Three Dollars (2005)
Synopsis
Eddie Harnovey (David Wenham) gets the sack. His job as a chemical engineer for a government department is abolished after he refuses to rubber-stamp a large residential development on land contaminated with pesticide. Eddie contemplates his future as he remembers his past – the university days when he met the gorgeous and politically active Tanya (Frances O’Connor); his childhood, when he fell in love with Amanda, the neighbour whose father was a property developer; the optimism and excitement of young married life with Tanya, with whom he has a daughter Abbi (Johanna Hunt-Prokhovnik). Now approaching 40, Eddie’s life is about to unravel faster than he would have thought possible. On the way down, he still helps everyone he can; he has compulsive kindness. In a society going to the dogs, Eddie Harnovey’s problem is that he refuses to compromise, or look the other way.
Curator’s notes
Robert Connolly has directed only two films (as of 2007) but both have shown a strong political engagement.
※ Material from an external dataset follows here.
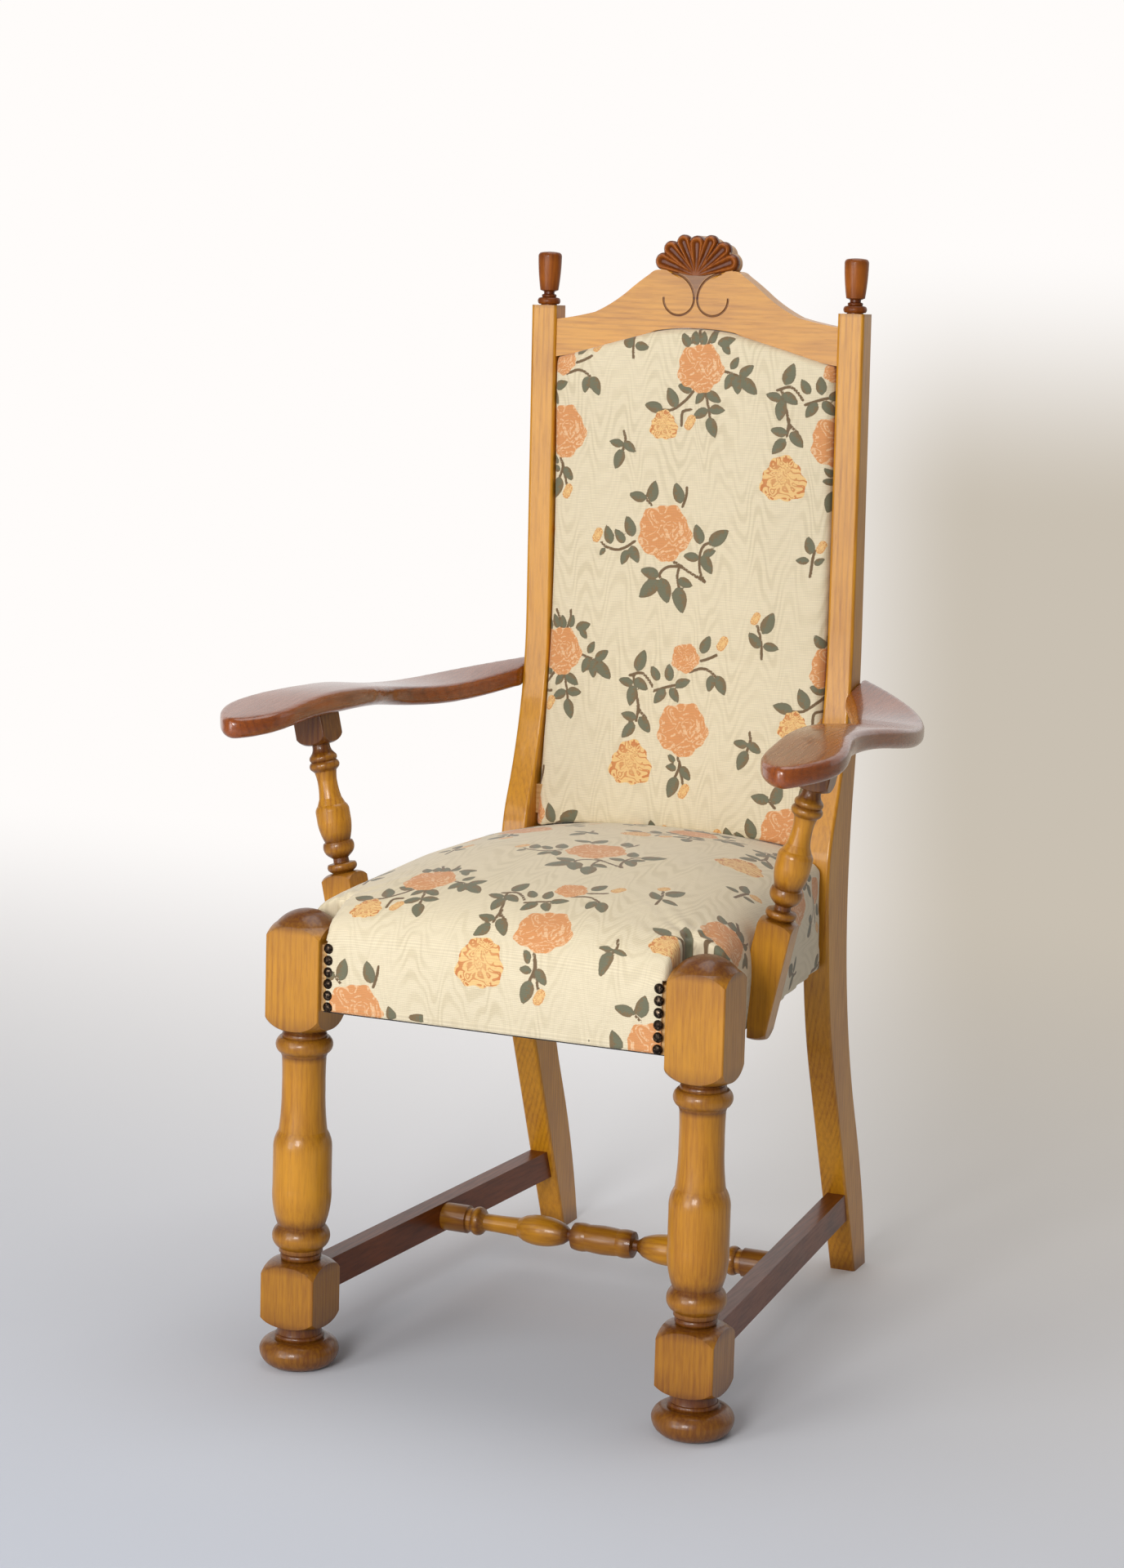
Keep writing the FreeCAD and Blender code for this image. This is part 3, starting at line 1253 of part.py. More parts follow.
seat_wall = flat_prism("seat_wall", [
    ("0", "-Sizes.seat_face"),
    (seat_side("-Sizes.seat_face", "-Sizes.fit"), "-Sizes.seat_face"),
    (seat_side("Sizes.seat_post_back", "-Sizes.fit"), "Sizes.seat_post_back"),
    ("0", "Sizes.seat_post_back"),
], "Sizes.seat_low - Sizes.leg_square", "Sizes.seat_crown")
above_arm_post = block(
    "above_arm_post",
    ("Sizes.arm_post_across", "Sizes.arm_post_back - Sizes.arm_post_square", arm_under),
    ("%s + Sizes.arm_spread" % POST_OUTER, "Sizes.arm_post_back + Sizes.arm_post_square",
     "%s + Sizes.leg_square" % arm_under))
post_trimmed = cut("arm_post_trimmed", arm_post(), [seat_wall, above_arm_post] + screw_holes)
arm_pin = rod("arm_pin", "Sizes.arm_post_pin_radius",
              "Sizes.arm_post_pin_length + Sizes.overrun",
              (pin_across, "Sizes.arm_post_back", "%s - Sizes.overrun" % arm_under), Z_AXIS)
arm_post_right = several("Fuse", "arm_post_right", [post_trimmed, arm_pin])
node(arm_post_right, "arm_post_right")
mirrored(arm_post_right, "arm_post_left")

WEB_ROWS = 3

# Webbing: three straps from front to back under three from side to side.
for number in range(WEB_ROWS):
    step = "Sizes.web_spacing * %d" % (number - WEB_ROWS // 2)
    strap = block("web_long_%d" % (number + 1),
                  ("%s - Sizes.web_width / 2" % step, "%s + Sizes.overrun" % RAIL_FRONT, RAIL_TOP),
                  ("%s + Sizes.web_width / 2" % step,
                   "Sizes.rear_rail_front + Sizes.rail_thickness - Sizes.overrun",
                   "%s + Sizes.web_thickness" % RAIL_TOP))
    node(strap, "web_long_%d" % (number + 1))
for number in range(WEB_ROWS):
    near = "(Sizes.web_spacing * %d)" % (number + 1)
    reach = seat_side("%s + Sizes.web_width" % near, "%s + Sizes.overrun" % SKIN)
    strap = block("web_cross_%d" % (number + 1),
                  ("-" + reach, near, "%s + Sizes.web_thickness" % RAIL_TOP),
                  (reach, "%s + Sizes.web_width" % near, WEB_TOP))
    node(strap, "web_cross_%d" % (number + 1))

# Seat: stuffing, and a cover that wraps the rails and opens underneath.
seat_outer = cut("seat_shape", seat_form("seat_outside", "0", "Sizes.seat_low"),
                 corner_cuts("seat_corner", "Sizes.notch_gap"))
seat_inner = cut("seat_hollow", seat_form("seat_inside", SKIN, "Sizes.seat_low - Sizes.overrun"),
                 corner_cuts("hollow_corner", "Sizes.notch_gap + %s" % SKIN))
rail_room = flat_prism("rail_room", both_halves([
    (seat_side(RAIL_FRONT, SKIN), RAIL_FRONT),
    (seat_side("Sizes.seat_end - %s" % SKIN, SKIN), "Sizes.seat_end - %s" % SKIN),
    ("0", "Sizes.seat_end - %s" % SKIN),
]), "Sizes.seat_low - Sizes.overrun", "%s + Sizes.fit" % WEB_TOP)
far_holes = [reflection(hole, "far_" + hole.Name) for hole in screw_holes]
node(cut("seat_cover", seat_outer,
         [seat_inner, rail_room] + nail_holes + screw_holes + far_holes), "seat_cover")
seat_floor = block("seat_floor", ("-Sizes.seat_half_front", "-Sizes.arm_reach", "0"),
                   ("Sizes.seat_half_front", "Sizes.foot_back", "%s + 2 * Sizes.fit" % WEB_TOP))
node(cut("seat_pad", seat_form("seat_stuffing", "(%s + Sizes.fit)" % SKIN, "Sizes.seat_low"),
         corner_cuts("stuffing_corner", "Sizes.notch_gap + %s + Sizes.fit" % SKIN)
         + [seat_floor]),
     "seat_pad")
dust_side = seat_side("%s + Sizes.notch_gap" % LEG_HALF, "%s + Sizes.fit" % SKIN)
dust_back = "Sizes.seat_post_back - Sizes.notch_gap"
dust_end = "Sizes.rear_rail_front + Sizes.rail_thickness"
dust = flat_prism("dust_cover", both_halves([
    ("%s - Sizes.notch_gap" % LEG_INNER, RAIL_FRONT),
    ("%s - Sizes.notch_gap" % LEG_INNER, "%s + Sizes.notch_gap" % LEG_HALF),
    (dust_side, "%s + Sizes.notch_gap" % LEG_HALF),
    (seat_side(dust_back, "%s + Sizes.fit" % SKIN), dust_back),
    ("%s - Sizes.notch_gap" % POST_INNER, dust_back),
    ("%s - Sizes.notch_gap" % POST_INNER, dust_end),
    ("0", dust_end),
]), "Sizes.rail_low - Sizes.dust_thickness", "Sizes.rail_low")
node(dust, "dust_cover")

# Back: a board between the posts, stuffing on it, cloth on both faces.
board_near = "(Sizes.back_depth - Sizes.board_thickness)"
rail_high = "Sizes.back_rail_low + Sizes.back_rail_height"
board_top = above_arch("board_top", "Sizes.fit")
node(cut("back_panel", back_form("back_board", board_near, "Sizes.back_depth", "0", "0"),
         [board_top, below_level("board_foot", rail_high)]), "back_panel")
outer_top = above_arch("cover_top", "3 * Sizes.fit")
inner_top = above_arch("hollow_top", "3 * Sizes.fit + %s" % SKIN)
pad_top = above_arch("pad_top", "4 * Sizes.fit + %s" % SKIN)
cover_depth = "(%s - Sizes.fit)" % board_near
back_outer = cut("back_shape", back_form("back_outside", "0", cover_depth,
                                         "3 * Sizes.fit"),
                 [outer_top, under_back("seat_arch_outer", "Sizes.fit")])
back_inner = cut("back_hollow", back_form(
    "back_inside", SKIN, "Sizes.back_depth", "3 * Sizes.fit + %s" % SKIN),
    [inner_top, under_back("seat_arch_hollow", "Sizes.fit + %s" % SKIN)])
lower_rail_room = loose_box(
    "lower_rail_room", ("-" + POST_INNER, "Sizes.back_rail_front", "Sizes.back_rail_low"),
    (POST_INNER, "Sizes.back_rail_front + Sizes.back_rail_thickness + Sizes.overrun",
     rail_high))
node(cut("back_cover", back_outer, [back_inner, lower_rail_room]), "back_cover")
stuffing = back_form("back_stuffing", "(%s + Sizes.fit)" % SKIN, cover_depth,
                     "4 * Sizes.fit + %s" % SKIN)
pad_foot = below_level(
    "pad_foot", "max(Sizes.back_rail_low - Sizes.fit; Sizes.seat_low"
    " + (Sizes.seat_crown - Sizes.seat_low) * %.3f + 2 * Sizes.fit + %s)"
    % (SEAT_REAR_SHARES[0], SKIN))
node(cut("back_pad", stuffing, [pad_top, pad_foot, lower_rail_room]), "back_pad")
cloth_near = "(Sizes.back_depth + Sizes.fit)"
node(cut("outside_back_cover", back_form(
    "outside_cloth", cloth_near, "(%s + Sizes.back_cloth)" % cloth_near,
    "3 * Sizes.fit", "0"), [above_arch("cloth_top", "3 * Sizes.fit")]),
    "outside_back_cover")

for nail in nails:
    node(nail, nail.Name)
for screw in screws:
    node(screw, screw.Name)
    mirrored(screw, screw.Name.replace("right", "left"))

doc.recompute()

faults = []
for thing in doc.Objects:
    if "Invalid" in thing.State or "Error" in thing.State:
        faults.append("%s: %s" % (thing.Name, thing.State))
for thing in NODES:
    if thing.Shape.isNull() or not thing.Shape.isValid() or not thing.Shape.Solids:
        faults.append("%s has no valid solid" % thing.Label)
if faults:
    raise RuntimeError("; ".join(faults))

os.makedirs("parts", exist_ok=True)
for thing in NODES:
    thing.Shape.exportStep("parts/%s.step" % thing.Label)
    print("%-28s solids %d volume %.0f" % (thing.Label, len(thing.Shape.Solids),
                                           thing.Shape.Volume))
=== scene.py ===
"""The high-back armchair's finishes, carving and upholstery, and its plain studio."""

import json
import math

import bmesh
import bpy
import numpy as np
from bpy.props import FloatProperty, FloatVectorProperty, PointerProperty
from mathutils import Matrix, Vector

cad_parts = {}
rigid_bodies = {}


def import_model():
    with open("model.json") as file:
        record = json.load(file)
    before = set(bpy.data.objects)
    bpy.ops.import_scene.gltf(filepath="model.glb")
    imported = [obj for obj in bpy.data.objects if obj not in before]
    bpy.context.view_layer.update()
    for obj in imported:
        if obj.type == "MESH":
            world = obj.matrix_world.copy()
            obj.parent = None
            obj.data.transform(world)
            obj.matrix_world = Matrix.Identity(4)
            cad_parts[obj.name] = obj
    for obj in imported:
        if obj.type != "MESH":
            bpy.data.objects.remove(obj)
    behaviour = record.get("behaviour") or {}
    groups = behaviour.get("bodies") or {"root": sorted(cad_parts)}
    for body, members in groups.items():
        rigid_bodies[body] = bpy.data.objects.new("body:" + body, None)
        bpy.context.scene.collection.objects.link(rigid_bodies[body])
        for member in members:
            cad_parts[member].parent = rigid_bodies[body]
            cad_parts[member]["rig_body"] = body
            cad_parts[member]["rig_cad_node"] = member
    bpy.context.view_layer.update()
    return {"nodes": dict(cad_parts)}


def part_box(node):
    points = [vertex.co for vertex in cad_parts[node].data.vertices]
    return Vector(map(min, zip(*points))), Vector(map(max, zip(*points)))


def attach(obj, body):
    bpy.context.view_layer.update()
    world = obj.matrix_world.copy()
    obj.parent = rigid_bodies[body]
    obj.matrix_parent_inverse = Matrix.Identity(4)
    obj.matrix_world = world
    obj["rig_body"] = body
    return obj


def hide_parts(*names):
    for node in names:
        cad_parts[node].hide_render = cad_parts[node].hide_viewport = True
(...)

The Bank was an indictment of the brutal tactics of big business; Three Dollars is an indictment of the brutal realities of life. It’s a story of a good man brought to his knees by nothing special. Eddies loses his job, his wife is depressed, his kid has epilepsy. These are the kinds of problems that everyone in the audience may face in their lives, and that familiarity is part of what made the film connect with audiences. The key to the film’s success is partly David Wenham’s performance. He’s an expert at playing decent men, and Eddie’s decency is what makes him heroic. Down to his last three dollars, out of work and rushing to a job interview, an older woman falls on the footpath nearby. He picks her up, gets her aspirin, tears the suit he needs to wear to the job interview and doesn’t leave till he’s sure she’s alright. That scene is the film’s challenge to the audience: what would you do, it asks us. The film is based on a novel by Elliot Perlman, who co-wrote the script, but it’s also strongly inflected with Connolly’s political activism. He has said it was inspired partly by a banner that was draped on the Sydney Harbour Bridge, after a general election. It said: 'Australians have decided to live in an economy, and not a society’. 'That’s been a fascination of mine in the context of a world that’s rapidly shuffling into an economic imperative’, Connolly has said.